= Ernest Friedrich Gilg =

German botanist

Ernest (or Ernst) Friedrich Gilg (12 January 1867 in Baden-Württemberg, Germany - 11 October 1933 in Berlin) was a German botanist.

== Life ==
Gilg was curator of the Botanical Museum in Berlin. With fellow botanist Adolf Engler, he co-authored and published a syllabus on botanical families, Syllabus der Pflanzenfamilien (8th edition 1919). He also made contributions to Engler's "Das Pflanzenreich", (e.g. the section on the family Monimiaceae). The Poaceae grass genus, Gilgiochloa, was posthumously named after him.
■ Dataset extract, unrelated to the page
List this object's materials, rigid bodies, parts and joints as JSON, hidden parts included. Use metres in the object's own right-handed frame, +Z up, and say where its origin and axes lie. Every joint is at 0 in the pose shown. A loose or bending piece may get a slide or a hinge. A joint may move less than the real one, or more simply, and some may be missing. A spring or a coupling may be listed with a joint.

His spouse, Charlotte Gilg-Benedict (1872–1936), was co-author in some of his publications, and has the author abbreviation Gilg-Ben.

== Work ==
- Pharmazeutische Warenkunde, published 1911
- Grundzüge der Botanik für Pharmazeuten, published 1921
- Lehrbuch der Pharmakognosie, Digital edition published 1905; 2nd edition published 1910; 3rd edition published 1922

Over the course of his life, Gilg was binomial author or co-author of many species of plants. He named 42 species, subspecies, and sub-families of various grasses.